Kratos Defense & Security Solutions (KTOS) shares plunged 5.06% on Monday, sharply underperforming a resilient broader market as investors moved to lock in profits following a massive multi-month rally. The sell-off reflects growing anxiety over the company’s triple-digit valuation, which has left the stock vulnerable to a technical correction despite a steady stream of new defense contracts.

KTOS

Valuation Concerns Overpower Recent Contract Wins

Kratos Defense & Security Solutions (KTOS) is experiencing a significant intraday retreat, with shares falling $3.64 to $68.30. The 5.06% decline stands in stark contrast to the S&P 500, which edged up 0.16% during the same period. Market participants are increasingly pointing to a "valuation reset" as the primary driver, noting that the stock’s price-to-earnings (P/E) ratio has climbed to a staggering level—exceeding 550x by some metrics—following its recent run-up toward 52-week highs.

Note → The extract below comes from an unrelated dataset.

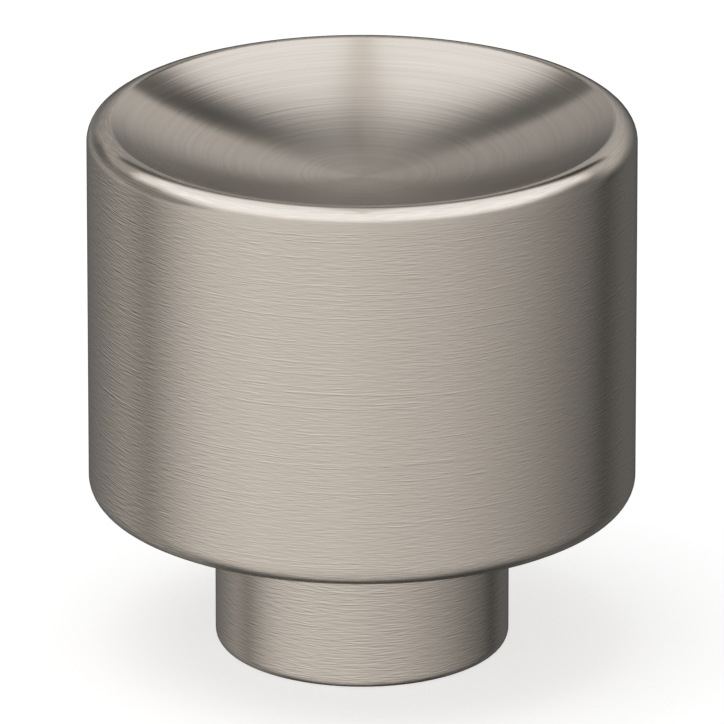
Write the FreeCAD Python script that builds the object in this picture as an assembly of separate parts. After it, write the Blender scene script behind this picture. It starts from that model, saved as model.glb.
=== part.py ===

This downward pressure persists even though Kratos has secured several high-profile wins in the final weeks of the first quarter. On March 26, the company announced a $49 million contract with the Naval Surface Warfare Center for Oriole rocket motors, and just days prior, it unveiled a strategic 5G satellite partnership with SKY Perfect JSAT. However, traders appear to be concluding that these wins, while strategically vital for the company's long-term roadmap in hypersonics and autonomous systems, will not provide the immediate earnings boost required to justify the current share price.

Institutional and Insider Pressure Mounts

Beyond the fundamental valuation gap, technical and institutional factors are exacerbating today's move. Short interest in KTOS rose materially throughout March, reaching approximately 9.13 million shares as bearish bets increased. Simultaneously, regulatory filings have revealed significant insider selling, with company executives offloading roughly 373,500 shares over the past 90 days. This combination of rising short pressure and insider liquidation has created a headwind that even positive sector news has failed to overcome.

Analysts have noted that while the company's Unmanned Systems segment remains a long-term growth engine, growth in that specific division is expected to remain relatively flat through the remainder of 2026, with more meaningful revenue contributions from programs like the XQ-58A Valkyrie not expected until 2027. This "growth gap" is forcing a repricing among momentum investors who had bid the stock up on speculative fervor.

Sector Outlook and Forward Perspective

Despite today's sharp decline, the broader defense sector remains supported by geopolitical tensions and a shift toward "wartime footing" at the Pentagon. While Kratos is currently being punished for its premium multiple, the consensus among Wall Street analysts remains "Moderate Buy," with an average price target near $98.28.

Investors are now looking toward the upcoming first-quarter earnings report to see if the company can provide more aggressive guidance for its propulsion and drone divisions. Until then, the stock remains in a volatile consolidation phase as it seeks a floor following its retreat from January's peak of $134.00. For now, the market is signaling that even in a high-demand defense environment, valuation still matters.